To be done:
Where a line below holds the string "from", copy that line.

**** Material

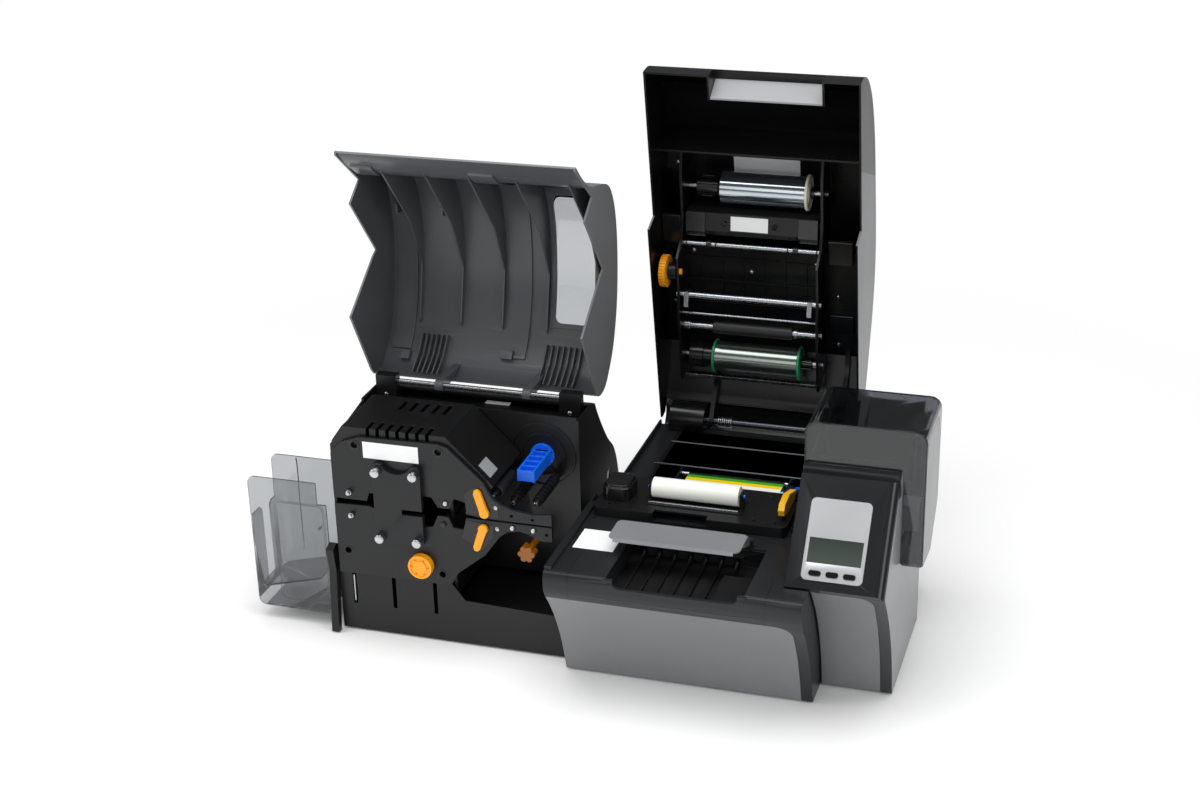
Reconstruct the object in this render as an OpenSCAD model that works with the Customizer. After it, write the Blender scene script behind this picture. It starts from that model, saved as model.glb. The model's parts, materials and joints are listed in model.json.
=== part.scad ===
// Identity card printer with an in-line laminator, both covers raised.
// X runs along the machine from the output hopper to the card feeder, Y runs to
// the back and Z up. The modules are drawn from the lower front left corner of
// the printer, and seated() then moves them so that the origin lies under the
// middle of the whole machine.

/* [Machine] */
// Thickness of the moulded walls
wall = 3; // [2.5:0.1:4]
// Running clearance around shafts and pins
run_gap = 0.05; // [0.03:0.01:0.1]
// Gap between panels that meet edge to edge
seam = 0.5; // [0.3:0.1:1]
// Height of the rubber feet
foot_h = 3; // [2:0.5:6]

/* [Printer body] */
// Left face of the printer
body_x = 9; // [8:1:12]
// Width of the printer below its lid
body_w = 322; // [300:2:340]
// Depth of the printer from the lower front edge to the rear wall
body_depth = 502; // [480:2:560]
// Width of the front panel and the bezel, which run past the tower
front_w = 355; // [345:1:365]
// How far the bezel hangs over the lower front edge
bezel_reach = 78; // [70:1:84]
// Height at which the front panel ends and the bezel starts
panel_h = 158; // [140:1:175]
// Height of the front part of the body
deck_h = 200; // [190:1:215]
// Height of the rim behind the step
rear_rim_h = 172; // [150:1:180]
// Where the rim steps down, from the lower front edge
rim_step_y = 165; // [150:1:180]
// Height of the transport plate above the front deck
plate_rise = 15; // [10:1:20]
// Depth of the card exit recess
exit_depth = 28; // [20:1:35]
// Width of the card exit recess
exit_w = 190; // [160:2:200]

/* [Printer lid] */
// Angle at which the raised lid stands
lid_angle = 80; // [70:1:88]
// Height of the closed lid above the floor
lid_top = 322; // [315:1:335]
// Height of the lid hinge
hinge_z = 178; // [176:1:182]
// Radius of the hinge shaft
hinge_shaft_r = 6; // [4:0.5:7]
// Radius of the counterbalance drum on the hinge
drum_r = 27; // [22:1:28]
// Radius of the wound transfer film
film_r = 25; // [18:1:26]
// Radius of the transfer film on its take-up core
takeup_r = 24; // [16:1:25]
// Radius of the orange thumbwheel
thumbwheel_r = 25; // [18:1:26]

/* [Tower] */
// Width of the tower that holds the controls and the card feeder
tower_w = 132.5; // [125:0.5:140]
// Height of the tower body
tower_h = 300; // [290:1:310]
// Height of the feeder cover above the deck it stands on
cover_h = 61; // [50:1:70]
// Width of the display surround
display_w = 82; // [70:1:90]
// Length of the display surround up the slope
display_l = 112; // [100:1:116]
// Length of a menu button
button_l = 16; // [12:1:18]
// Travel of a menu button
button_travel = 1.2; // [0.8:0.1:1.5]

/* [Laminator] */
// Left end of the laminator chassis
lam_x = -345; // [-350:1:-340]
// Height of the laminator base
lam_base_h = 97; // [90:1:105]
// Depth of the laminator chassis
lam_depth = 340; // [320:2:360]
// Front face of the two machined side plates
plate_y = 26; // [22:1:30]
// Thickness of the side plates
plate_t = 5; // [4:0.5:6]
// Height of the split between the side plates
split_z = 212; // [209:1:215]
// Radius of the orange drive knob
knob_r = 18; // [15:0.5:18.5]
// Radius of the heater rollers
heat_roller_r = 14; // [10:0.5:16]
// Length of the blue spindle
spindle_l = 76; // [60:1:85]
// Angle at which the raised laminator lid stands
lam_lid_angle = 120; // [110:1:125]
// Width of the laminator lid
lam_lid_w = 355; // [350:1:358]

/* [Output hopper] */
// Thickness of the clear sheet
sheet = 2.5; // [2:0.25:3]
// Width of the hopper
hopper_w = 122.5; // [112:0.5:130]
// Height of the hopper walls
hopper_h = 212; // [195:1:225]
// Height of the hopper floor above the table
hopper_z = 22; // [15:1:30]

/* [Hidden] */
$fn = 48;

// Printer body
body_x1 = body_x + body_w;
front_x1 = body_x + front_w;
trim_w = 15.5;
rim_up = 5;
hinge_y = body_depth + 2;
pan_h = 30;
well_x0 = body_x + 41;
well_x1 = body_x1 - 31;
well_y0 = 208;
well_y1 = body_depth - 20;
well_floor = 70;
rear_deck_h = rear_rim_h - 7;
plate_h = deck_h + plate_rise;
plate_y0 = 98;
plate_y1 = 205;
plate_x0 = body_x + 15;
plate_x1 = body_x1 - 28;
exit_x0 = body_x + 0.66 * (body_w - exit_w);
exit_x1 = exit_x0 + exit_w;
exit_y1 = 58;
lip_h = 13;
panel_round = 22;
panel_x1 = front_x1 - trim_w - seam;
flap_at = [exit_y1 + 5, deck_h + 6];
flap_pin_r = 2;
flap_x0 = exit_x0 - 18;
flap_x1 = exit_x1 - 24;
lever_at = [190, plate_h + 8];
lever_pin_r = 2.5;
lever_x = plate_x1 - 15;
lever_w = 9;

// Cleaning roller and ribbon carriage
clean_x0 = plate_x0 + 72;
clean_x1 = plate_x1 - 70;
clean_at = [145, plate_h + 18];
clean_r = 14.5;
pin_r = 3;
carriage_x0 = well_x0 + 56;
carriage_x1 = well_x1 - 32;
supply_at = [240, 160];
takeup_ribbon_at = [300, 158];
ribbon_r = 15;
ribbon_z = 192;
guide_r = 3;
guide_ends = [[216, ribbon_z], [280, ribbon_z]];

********

Solution for this task:
Reconstruct the object in this render as an OpenSCAD model that works with the Customizer. After it, write the Blender scene script behind this picture. It starts from that model, saved as model.glb. The model's parts, materials and joints are listed in model.json.
// X runs along the machine from the output hopper to the card feeder, Y runs to
// the back and Z up. The modules are drawn from the lower front left corner of
// Depth of the printer from the lower front edge to the rear wall
// Where the rim steps down, from the lower front edge